Tsur also noted the importance of accepting the statue of Churchill, who visited the city 90 years ago. His family wishes that the Nemon statue be placed in the Rose Garden, between the Knesset and the Supreme Court.
Opposition member Pepe Alalu, who is also on the sculpting committee, sees the three artistic elements at hand as part of a larger problem the city is facing.
“It’s a disgrace that in the State of Israel, finally free and Jewish, there are those who complain about symbols of other religions,” Alalu, head of the municipality’s Meretz faction, told the Post on Monday in reference to the Agon Shu circle.
“Doesn’t Chabad put hannukiot all around the world? Everyone would cry anti-Semitism if they were ordered to be removed,” he added.
Regarding the intent to relocate the statue of David, “that is even worse, since it has already has a location, and because of a few hoodlums who vandalized it, they want to move it,” Alalu said.
In March, security cameras showed haredi youth spraying the statue with paint.
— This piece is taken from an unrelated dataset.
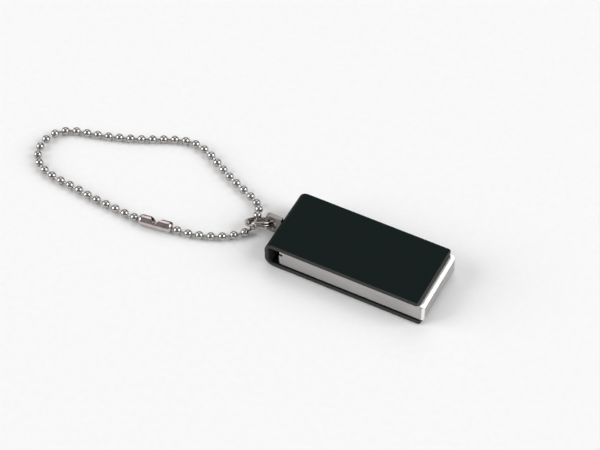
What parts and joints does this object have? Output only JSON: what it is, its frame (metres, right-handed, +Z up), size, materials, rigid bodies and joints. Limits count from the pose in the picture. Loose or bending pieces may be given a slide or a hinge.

Deputy Mayor Yitzhak Pindrus (UTJ) recently called the location of the statue “a mistake that should be corrected,” since it was a “desecration, placed in a holy site.” He said the municipality had agreed to his faction’s demand to have it moved.
However, “there was thought put into where that statue would be, the relevant factors spoke with everyone before placing it, developmental work was done,” Alalu continued.
“We know in which kind of states it is common practice to move statues around.”
Alalu claimed that the David statue was set to be moved because of the haredim, who were troubled by the fact that the statue had a face.
“They will also object the Churchill statue; it is the same thing,” he stated.
“To move a statue is a procedure, like naming a street – you don’t just change street names.
There are people here who want to take over the character of life in this city,” Alalu went on. “There can be no compromises on this.”
The sculpting committee has yet to set a new date for its upcoming meeting, which will most likely be at the beginning of January.